Stated goal – Scan the data for "object" and copy the lines it appears in.

Dataset records –

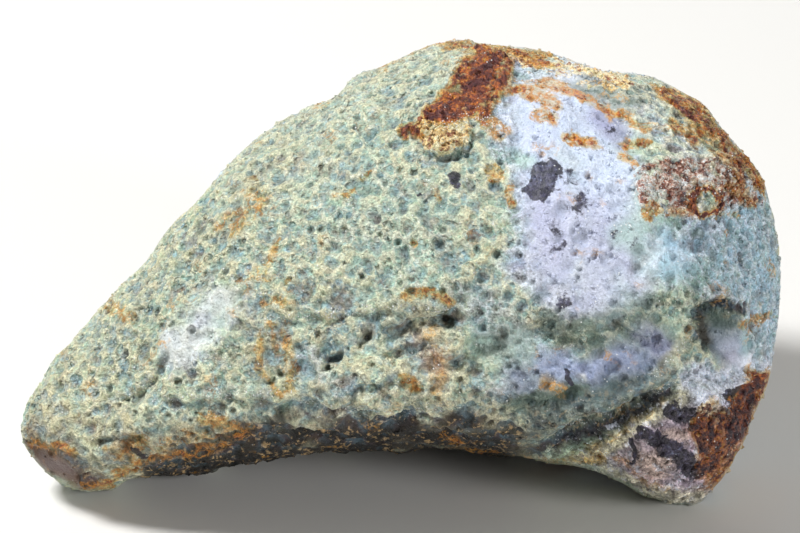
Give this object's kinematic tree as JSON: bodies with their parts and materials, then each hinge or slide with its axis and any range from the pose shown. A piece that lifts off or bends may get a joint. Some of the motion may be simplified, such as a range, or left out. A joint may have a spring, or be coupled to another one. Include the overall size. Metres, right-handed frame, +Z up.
{
  "type": "fortification agate nodule",
  "caption": "Teardrop-shaped natural agate nodule with a pitted green and blue-white skin, iron stains, a deep hollow, a broken corner and a worn flat to rest on.",
  "frame": {"origin": "middle of the bounding box's bottom face, level with the worn flat that the stone rests on", "axes": "+X along the stone from the narrow tail to the bulging end, +Y away from the show face, +Z up"},
  "size_m": [0.065, 0.0406, 0.0355],
  "materials": {
    "stone": "pitted and matt green skin, satin blue-white chalcedony, iron-stained crusts"
  },
  "bodies": {
    "root": {"agate_nodule": "stone"}
  },
  "joints": []
}
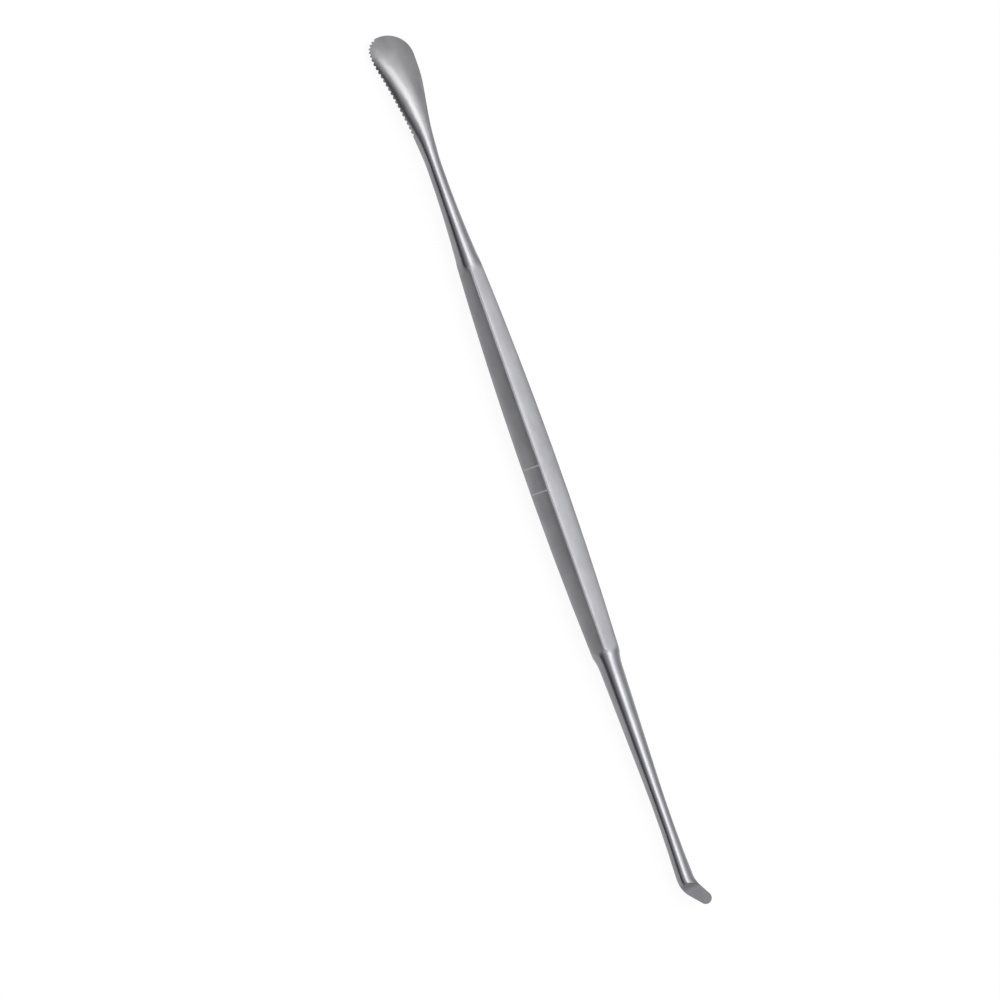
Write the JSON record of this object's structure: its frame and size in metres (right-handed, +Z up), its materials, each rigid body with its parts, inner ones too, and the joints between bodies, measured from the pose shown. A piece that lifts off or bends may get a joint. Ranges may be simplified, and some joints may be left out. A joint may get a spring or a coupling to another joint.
{
  "type": "tonsil dissector",
  "caption": "Double-ended steel tonsil dissector: six-sided barrel handle, scooped leaf with a toothed edge, and a small flat blade bent to one side.",
  "frame": {"origin": "under the middle of the overall length, in the plane of the ground that the handle's lowest facet lies on", "axes": "+X along the handle from the toothed leaf to the bent blade, +Z up from the facet it rests on, -Y towards the side of the toothed edge"},
  "size_m": [0.22, 0.0108, 0.0086],
  "materials": {
    "steel": "satin ground facets, brighter polished necks and leaf"
  },
  "bodies": {
    "root": {"dissector": "steel"}
  },
  "joints": []
}
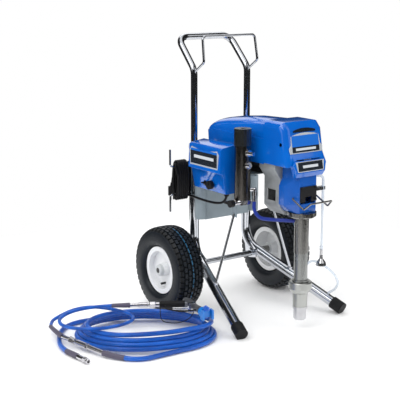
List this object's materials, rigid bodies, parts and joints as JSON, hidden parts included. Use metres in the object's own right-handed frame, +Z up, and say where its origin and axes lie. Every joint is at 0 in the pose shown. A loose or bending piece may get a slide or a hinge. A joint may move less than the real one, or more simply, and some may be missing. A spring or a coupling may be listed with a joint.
{
  "type": "airless paint sprayer",
  "caption": "Electric piston paint sprayer on a two-wheeled tube cart with a telescopic handle, covered motor, front fluid pump, side filter, control box, floor hose and spray gun.",
  "frame": {"origin": "on the floor under the middle of the wheel axle", "axes": "+Z up, -Y towards the pump at the front of the cart, +X to the cart's left when seen from the front"},
  "size_m": [1.1245, 0.712, 1.0255],
  "materials": {
    "frame_chrome": "bright chromed tube",
    "rubber_black": "matte black rubber",
    "steel": "turned steel",
    "tyre": "black pneumatic turf tyre with a thin blue line",
    "rim_white": "white enamel",
    "hub_black": "black plastic",
    "chassis_grey": "pale grey powder coat",
    "motor_black": "black motor shell",
    "cast_grey": "sand-cast aluminium",
    "drive_blue": "blue enamel over a casting",
    "guard": "pressed steel",
    "chrome": "plated steel",
    "cover_blue": "glossy blue moulding",
    "badge": "plain silver and blue panels without words",
    "box_grey": "grey control chassis",
    "black_plastic": "black plastic",
    "hose_black": "black hose",
    "clear_tube": "clear drain tube",
    "cord_black": "black power cord",
    "hose_blue": "blue braided hose jacket",
    "fitting": "plated fittings with bend restrictors",
    "gun_grey": "cast gun body",
    "trigger": "pale pressed trigger",
    "guard_blue": "azure tip guard",
    "tip_blue": "blue tip handle"
  },
  "bodies": {
    "cart": {"frame_tube_left": "frame_chrome", "frame_tube_right": "frame_chrome", "foot_caps": "rubber_black", "axle_beam": "frame_chrome", "axle_shaft": "steel", "struts": "frame_chrome", "handle_collars": "frame_chrome", "motor_chassis": "chassis_grey", "motor_housing": "motor_black", "gear_housing": "cast_grey", "drive_housing": "drive_blue", "rod_guard": "guard", "jam_nut": "steel", "pump_sleeve": "steel", "pump_cylinder": "steel", "intake_housing": "steel", "intake_strainer": "guard", "motor_shroud": "cover_blue", "front_cover": "cover_blue", "name_plates": "badge", "control_chassis": "box_grey", "control_cover": "cover_blue", "filter_body": "steel", "filter_cap": "black_plastic", "filter_element": "guard", "fluid_fittings": "chrome", "pump_hose": "hose_black", "drain_line": "clear_tube", "drain_deflector": "chrome", "cord_hooks": "frame_chrome", "cord_gland": "black_plastic", "cord_hank": "cord_black", "cord_lead": "cord_black", "cord_plug": "rubber_black", "hose_coil": "hose_blue", "hose_tail": "hose_blue", "whip_hose": "hose_blue", "hose_fittings": "fitting", "gun_body": "gun_grey", "gun_handle": "rubber_black", "tip_guard": "guard_blue"},
    "handle": {"handle_tube": "frame_chrome", "hose_rack": "frame_chrome"},
    "wheel_left": {"wheel_left_tyre": "tyre", "wheel_left_rim": "rim_white", "wheel_left_hub": "hub_black"},
    "wheel_right": {"wheel_right_tyre": "tyre", "wheel_right_rim": "rim_white", "wheel_right_hub": "hub_black"},
    "rotor": {"motor_rotor": "steel"},
    "cluster_gear": {"intermediate_gear": "steel"},
    "crank": {"crank_gear": "steel"},
    "rod": {"pump_rod": "chrome"},
    "link": {"connecting_rod": "steel"},
    "bail": {"pail_hook": "steel"},
    "prime_valve": {"prime_valve_lever": "black_plastic"},
    "knob": {"pressure_knob": "black_plastic"},
    "switch": {"power_switch": "black_plastic"},
    "trigger": {"gun_trigger": "trigger"},
    "tip": {"spray_tip": "tip_blue"}
  },
  "joints": [
    {"name": "handle_slide", "type": "slide", "parent": "cart", "child": "handle", "axis": [0, 0, 1], "range_m": [-0.247, 0]},
    {"name": "wheel_left_spin", "type": "hinge", "parent": "cart", "child": "wheel_left", "pos_m": [-0.2595, 0, 0.162], "axis": [-1, 0, 0], "continuous": true},
    {"name": "wheel_right_spin", "type": "hinge", "parent": "cart", "child": "wheel_right", "pos_m": [0.2595, 0, 0.162], "axis": [1, 0, 0], "continuous": true},
    {"name": "rotor_spin", "type": "hinge", "parent": "cart", "child": "rotor", "pos_m": [0, -0.17, 0.618], "axis": [0, 1, 0], "continuous": true},
    {"name": "cluster_spin", "type": "hinge", "parent": "cart", "child": "cluster_gear", "pos_m": [0.03923, -0.35, 0.59596], "axis": [0, 1, 0], "continuous": true},
    {"name": "crank_spin", "type": "hinge", "parent": "cart", "child": "crank", "pos_m": [0, -0.38, 0.556], "axis": [0, 1, 0], "continuous": true},
    {"name": "pump_stroke", "type": "slide", "parent": "cart", "child": "rod", "axis": [0, 0, 1], "range_m": [-0.04, 0]},
    {"name": "link_swing", "type": "hinge", "parent": "rod", "child": "link", "pos_m": [0, -0.449, 0.496], "axis": [0, 1, 0], "range_deg": [-14, 14]},
    {"name": "bail_lift", "type": "hinge", "parent": "cart", "child": "bail", "pos_m": [0, -0.458, 0.486], "axis": [-1, 0, 0], "range_deg": [0, 45]},
    {"name": "prime_valve_turn", "type": "hinge", "parent": "cart", "child": "prime_valve", "pos_m": [-0.18, -0.281, 0.452], "axis": [1, 0, 0], "range_deg": [0, 90]},
    {"name": "knob_turn", "type": "hinge", "parent": "cart", "child": "knob", "pos_m": [-0.176, -0.16, 0.5], "axis": [-1, 0, 0], "range_deg": [0, 300]},
    {"name": "switch_rock", "type": "hinge", "parent": "cart", "child": "switch", "pos_m": [-0.173, -0.116, 0.498], "axis": [0, 1, 0], "range_deg": [-12, 12]},
    {"name": "trigger_pull", "type": "hinge", "parent": "cart", "child": "trigger", "pos_m": [-0.32431, -0.25279, 0.092], "axis": [0, 0, -1], "range_deg": [0, 16], "stiffness_Nm_per_rad": 0.6, "springref_deg": -8.59},
    {"name": "tip_turn", "type": "hinge", "parent": "cart", "child": "tip", "pos_m": [-0.33466, -0.33625, 0.092], "axis": [0, 0, 1], "range_deg": [0, 180]}
  ],
  "couplings": [
    {"joint": "cluster_spin", "follows": "rotor_spin", "ratio": -0.25},
    {"joint": "crank_spin", "follows": "rotor_spin", "ratio": 0.083333}
  ]
}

Response below –
Give this object's kinematic tree as JSON: bodies with their parts and materials, then each hinge or slide with its axis and any range from the pose shown. A piece that lifts off or bends may get a joint. Some of the motion may be simplified, such as a range, or left out. A joint may have a spring, or be coupled to another one. Include the overall size. Metres, right-handed frame, +Z up.
Write the JSON record of this object's structure: its frame and size in metres (right-handed, +Z up), its materials, each rigid body with its parts, inner ones too, and the joints between bodies, measured from the pose shown. A piece that lifts off or bends may get a joint. Ranges may be simplified, and some joints may be left out. A joint may get a spring or a coupling to another joint.
List this object's materials, rigid bodies, parts and joints as JSON, hidden parts included. Use metres in the object's own right-handed frame, +Z up, and say where its origin and axes lie. Every joint is at 0 in the pose shown. A loose or bending piece may get a slide or a hinge. A joint may move less than the real one, or more simply, and some may be missing. A spring or a coupling may be listed with a joint.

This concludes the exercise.